En point de presse lundi, Gabriel Nadeau-Dubois a soutenu qu’il s’agissait de la décision la plus impopulaire que la Coalition avenir Québec (CAQ) ait prise depuis qu’elle a accédé au pouvoir en 2018. Si l’affirmation est peut-être exagérée, le co-porte-parole a toutefois raison de souligner que c’est le genre de situation qui peut s’avérer bien dommageable pour un gouvernement.
C’est que l’enjeu n’a rien d’une politique publique obscure ou abstraite. Au contraire, tous les électeurs comprennent très bien de quoi il s’agit.
Une stratégie simple
Dès le départ, la stratégie des députés favorables à la hausse était assez limpide : confier un mandat restreint à un comité – dont on pouvait raisonnablement prévoir les conclusions – puis y répondre dans un projet de loi, le plus simple et le plus concis possible.
Dans un monde idéal, le gouvernement aurait souhaité que ce dernier soit adopté sans trop faire de bruit, mais Québec solidaire en a décidé autrement. La formation politique a multiplié les sorties médiatiques sur le sujet, depuis la création même du comité chargé d’étudier la question, avant de multiplier les amendements en commission parlementaire.
Après avoir consacré de longues heures à l’étude du projet de loi, le leader du gouvernement, Simon Jolin-Barrette, a reproché à QS de faire de la piraterie parlementaire
. Le parti assure de son côté ne pas chercher à faire de l’obstruction, mais on se demande franchement si le public lui en tiendrait rigueur de toute façon.
Il faut dire que François Legault n’a pas aidé sa cause, avec ses justifications selon lesquelles un député a le droit d’aller gagner le plus d’argent possible pour donner le plus possible à ses enfants
. En fait, il semble même avoir donné des arguments à ceux qui réclament que les employés de l’État bénéficient de la même augmentation que celle à laquelle auront droit les députés.
Prendre à partie Gabriel Nadeau-Dubois (Nouvelle fenêtre), à l’issue de la période des questions, n’était pas non plus du meilleur effet. L’incident a témoigné surtout de l’agacement du premier ministre à être questionné sur le sujet.

Les arguments mis de l’avant par François Legault pour justifier la hausse de salaire des députés ont de quoi laisser songeur. (Photo d’archives)
Photo : Radio-Canada / Sylvain Roy Roussel
Une occasion en or pour Québec solidaire
L’idéal pour QS aurait sans doute été de forcer le gouvernement à recourir au bâillon ou à reporter à l’automne l’adoption finale du texte, mais les règles de l’Assemblée nationale ne rendent pas la partie facile au deuxième groupe d’opposition. Ce dernier ne dispose que d’un seul siège en commission parlementaire et celui qui l’occupe doit combler seul les longues heures durant lesquelles les élus siègent s’il souhaite réellement retarder le processus. D’entrée de jeu, Gabriel Nadeau-Dubois a reconnu que sa formation politique disposait de moyens limités.

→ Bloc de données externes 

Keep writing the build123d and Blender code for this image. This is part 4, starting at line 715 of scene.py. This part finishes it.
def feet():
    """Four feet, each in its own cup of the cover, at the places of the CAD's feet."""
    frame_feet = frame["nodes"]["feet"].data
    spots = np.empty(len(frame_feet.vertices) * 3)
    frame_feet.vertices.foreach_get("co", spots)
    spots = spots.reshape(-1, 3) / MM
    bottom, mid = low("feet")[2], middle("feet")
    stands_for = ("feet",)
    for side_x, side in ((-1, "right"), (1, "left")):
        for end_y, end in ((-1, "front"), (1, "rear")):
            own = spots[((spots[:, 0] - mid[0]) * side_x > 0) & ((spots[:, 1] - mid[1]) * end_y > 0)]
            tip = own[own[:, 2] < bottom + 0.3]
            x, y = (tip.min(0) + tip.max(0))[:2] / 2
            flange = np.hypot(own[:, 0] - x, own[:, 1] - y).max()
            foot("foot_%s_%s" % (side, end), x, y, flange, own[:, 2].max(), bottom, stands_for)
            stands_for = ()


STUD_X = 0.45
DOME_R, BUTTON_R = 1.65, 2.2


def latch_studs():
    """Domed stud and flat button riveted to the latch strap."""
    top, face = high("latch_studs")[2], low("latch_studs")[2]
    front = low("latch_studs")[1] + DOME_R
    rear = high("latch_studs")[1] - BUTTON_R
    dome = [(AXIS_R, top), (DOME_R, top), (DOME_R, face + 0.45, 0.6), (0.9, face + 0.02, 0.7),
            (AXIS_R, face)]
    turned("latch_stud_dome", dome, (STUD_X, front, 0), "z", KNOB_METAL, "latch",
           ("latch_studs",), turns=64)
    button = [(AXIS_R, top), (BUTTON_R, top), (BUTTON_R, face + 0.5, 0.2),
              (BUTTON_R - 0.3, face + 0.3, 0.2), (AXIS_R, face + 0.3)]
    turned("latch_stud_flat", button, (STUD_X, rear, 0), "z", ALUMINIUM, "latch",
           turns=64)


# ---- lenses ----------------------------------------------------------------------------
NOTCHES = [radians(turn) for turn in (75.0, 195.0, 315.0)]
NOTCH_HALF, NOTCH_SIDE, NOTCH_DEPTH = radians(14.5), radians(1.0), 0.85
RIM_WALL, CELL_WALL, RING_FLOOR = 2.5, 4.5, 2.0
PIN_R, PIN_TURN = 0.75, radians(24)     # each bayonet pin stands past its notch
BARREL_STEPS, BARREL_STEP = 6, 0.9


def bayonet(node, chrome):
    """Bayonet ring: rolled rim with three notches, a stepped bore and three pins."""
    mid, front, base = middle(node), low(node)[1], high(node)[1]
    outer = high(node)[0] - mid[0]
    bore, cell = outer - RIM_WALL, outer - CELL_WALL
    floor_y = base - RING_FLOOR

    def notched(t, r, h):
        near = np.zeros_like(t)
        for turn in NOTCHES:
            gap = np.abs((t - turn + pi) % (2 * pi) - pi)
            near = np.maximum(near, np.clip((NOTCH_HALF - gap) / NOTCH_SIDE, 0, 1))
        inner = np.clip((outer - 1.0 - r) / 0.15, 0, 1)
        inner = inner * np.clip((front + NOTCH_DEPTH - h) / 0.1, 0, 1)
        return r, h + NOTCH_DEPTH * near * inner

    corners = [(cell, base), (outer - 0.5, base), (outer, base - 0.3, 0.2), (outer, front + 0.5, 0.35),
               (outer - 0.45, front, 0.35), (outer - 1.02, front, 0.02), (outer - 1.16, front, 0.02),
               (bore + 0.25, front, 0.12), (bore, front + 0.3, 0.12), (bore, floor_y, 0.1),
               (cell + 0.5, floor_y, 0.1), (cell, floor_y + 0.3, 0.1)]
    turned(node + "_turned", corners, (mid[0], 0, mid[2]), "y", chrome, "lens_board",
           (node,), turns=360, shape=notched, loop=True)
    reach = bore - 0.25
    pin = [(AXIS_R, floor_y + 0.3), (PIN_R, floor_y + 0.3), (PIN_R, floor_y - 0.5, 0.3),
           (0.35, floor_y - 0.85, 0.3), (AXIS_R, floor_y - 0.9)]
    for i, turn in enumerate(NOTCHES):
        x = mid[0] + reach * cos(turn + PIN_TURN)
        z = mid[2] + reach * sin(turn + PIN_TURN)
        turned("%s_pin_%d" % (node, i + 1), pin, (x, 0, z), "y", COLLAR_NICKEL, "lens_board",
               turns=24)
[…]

Avec le recul sur le projet de troisième lien autoroutier, les dernières semaines ont été plus difficiles pour la CAQ. Mais au plus grand malheur de Québec solidaire, c’est le Parti québécois qui semble en avoir bénéficié, du moins si on en croit les plus récents sondages. Paul St-Pierre Plamondon a réussi à se démarquer dans un dossier comme celui du serment au roi, mais QS a eu plus de mal à faire siens des enjeux précis.
Dans le cas de la hausse de salaire des députés, QS mène la charge depuis le début, mais le parti s’est quelque peu enlisé en proposant malhabilement des augmentations de salaire de 10 000 $ puis de 20 000 $. Le flou qui persiste sur la manière dont chacun disposera de son augmentation, une fois le projet de loi adopté, n’a pas non plus aidé.

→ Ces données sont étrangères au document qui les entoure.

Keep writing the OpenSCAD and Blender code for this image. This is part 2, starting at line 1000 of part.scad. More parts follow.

À plus long terme, c’est tout de même le gouvernement qui risque de pâtir le plus de l’exercice, car l’enjeu continuera à faire du bruit jusqu’à la fin de la session parlementaire et même au cours des prochains mois. Comptez en tout cas sur les syndicats pour y faire écho, tant et aussi longtemps que les conventions collectives avec les employés du secteur public n’auront pas été renouvelées.

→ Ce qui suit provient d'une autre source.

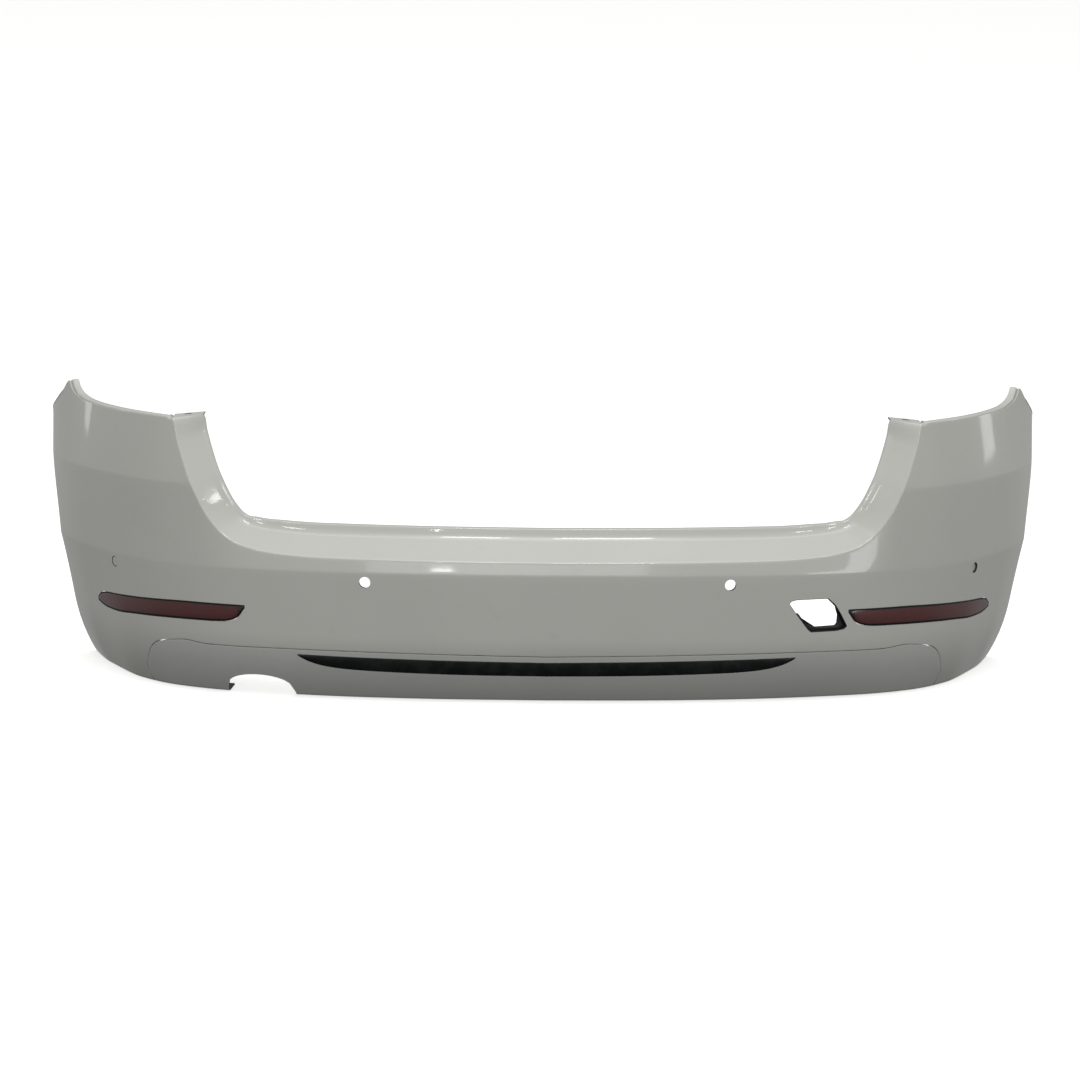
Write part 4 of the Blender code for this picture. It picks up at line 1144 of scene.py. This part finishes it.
def buildStage():
    # A sheet that runs back along the floor, bends up through a quarter circle and rises behind.
    turn = np.linspace(0, math.pi / 2, 20)
    back, bend = studio["backY"], studio["bend"]
    y = np.concatenate([[-studio["floorHalf"]], back + bend * np.sin(turn), [back + bend]])
    z = np.concatenate([[0], bend * (1 - np.cos(turn)), [studio["height"]]])
    x = np.array([-studio["floorHalf"], studio["floorHalf"]])
    grid = np.stack([x[:, None] + 0 * y, y + 0 * x[:, None], z + 0 * x[:, None]], -1)
    sheet = Sheet()
    sheet.add(grid)
    made, shader, add, link = nodeMaterial("paleFloor")
    shader.inputs["Base Color"].default_value = (*studio["white"], 1)
    shader.inputs["Roughness"].default_value = 0.9
    shader.inputs["Emission Color"].default_value = (1, 1, 1, 1)
    shader.inputs["Emission Strength"].default_value = 0.55
    floor = pieceFrom("floor", sheet.mesh("floor", (0, -1, 1)), [made])
    floor.data.polygons.foreach_set("use_smooth", np.ones(len(floor.data.polygons), bool))
    floor.visible_diffuse = False
    floor.visible_glossy = False


def areaLight(name, place, aim, size, power, colour=(1, 1, 1)):
    data = bpy.data.lights.new(name, "AREA")
    data.shape = "RECTANGLE"
    data.size, data.size_y = size
    data.energy = power
    data.color = colour
    light = bpy.data.objects.new(name, data)
    bpy.context.scene.collection.objects.link(light)
    light.location = place
    light.rotation_euler = (Vector(aim) - Vector(place)).to_track_quat("-Z", "Y").to_euler()
    return light


sky = dict(
    # (height of the direction from -1 below to 1 above, brightness)
    stops=[
        (-1.0, 0.01), (-0.55, 0.08), (-0.30, 0.36), (-0.05, 0.44), (0.25, 0.40), (0.60, 0.56), (1.0, 0.80),
    ],  # fmt: skip
    tint=(1.0, 1.0, 0.975),
    strength=1.0,
)


def buildWorld():
    # Brightness by the height of the direction: dim below the horizon, brightest overhead.
    world = bpy.data.worlds.new("studio")
    bpy.context.scene.world = world
    world.use_nodes = True
    tree = world.node_tree
    coordinate = tree.nodes.new("ShaderNodeTexCoord")
    split = tree.nodes.new("ShaderNodeSeparateXYZ")
    half = tree.nodes.new("ShaderNodeMapRange")
    half.inputs["From Min"].default_value = -1
    ramp = tree.nodes.new("ShaderNodeValToRGB")
    elements = ramp.color_ramp.elements
    while len(elements) < len(sky["stops"]):
        elements.new(0.5)
    for element, (height, level) in zip(elements, sky["stops"]):
        element.position = (height + 1) / 2
        element.color = (*(level * c for c in sky["tint"]), 1)
    tree.links.new(coordinate.outputs["Generated"], split.inputs["Vector"])
    tree.links.new(split.outputs["Z"], half.inputs["Value"])
    tree.links.new(half.outputs["Result"], ramp.inputs["Fac"])
    tree.links.new(ramp.outputs["Color"], tree.nodes["Background"].inputs["Color"])
    tree.nodes["Background"].inputs["Strength"].default_value = sky["strength"]


buildStage()
buildWorld()
lamps = dict(
    # name: (place, aim, width and depth, brightness of its face)
    overhead=((0.0, -0.2, 3.6), (0.0, -0.1, 0.3), (3.6, 1.2), 0.9),
    front=((-0.4, -6.0, 2.2), (0.0, -0.2, 0.3), (3.0, 1.6), 1.9),
    right=((3.6, -4.6, 0.7), (0.6, -0.1, 0.2), (1.2, 1.0), 3.8),
    tubeLeft=((-0.25, -0.95, 2.6), (-0.25, -0.25, 0.3), (0.28, 0.60), 11.0),
    tubeRight=((0.30, -0.95, 2.6), (0.25, -0.25, 0.3), (0.38, 0.60), 11.0),
    sideLeft=((-3.40, 1.50, 1.42), (-0.82, -0.02, 0.43), (0.17, 1.90), 2.0),
    sideRight=((3.54, 1.19, 1.42), (0.81, -0.04, 0.43), (0.17, 1.90), 2.6),
    earLeft=((1.85, -0.53, 2.07), (-0.59, -0.2, 0.36), (0.05, 0.12), 20.0),
    earRight=((-1.80, -0.78, 2.10), (0.58, -0.2, 0.35), (0.05, 0.12), 20.0),
    cornerLeft=((-1.60, -2.14, 2.30), (-0.51, -0.19, 0.30), (0.16, 0.30), 13.0),
    cornerRight=((1.75, -2.10, 2.25), (0.54, -0.18, 0.31), (0.16, 0.30), 13.0),
    glint=((-0.60, -2.94, 1.96), (-0.19, -0.24, 0.30), (0.035, 0.16), 30.0),
    streak=((-0.55, -3.16, 1.05), (-0.18, -0.30, 0.24), (0.16, 0.06), 22.0),
)

for lampName, (place, aim, size, brightness) in lamps.items():
    areaLight(lampName, place, aim, size, brightness * math.pi * size[0] * size[1])
bpy.context.scene.view_settings.view_transform = "Standard"
print("stage and light made")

Qu’on soit pour ou contre la hausse, qu’on juge légitime ou populiste de s’y opposer, force est d’admettre que la stratégie retenue, le moment choisi pour procéder et les arguments mis de l’avant n’étaient pas à point. Quant à Québec solidaire, on lui a offert sur un plateau d’argent l’occasion de se faire valoir tout en mettant le gouvernement dans l’embarras, mais la formation politique a été plutôt maladroite en s’en saisissant.
Le sondage sur la rémunération des élus, dont il est question plus haut, a été réalisé en ligne auprès de 1006 répondants, du 26 au 29 mai 2023.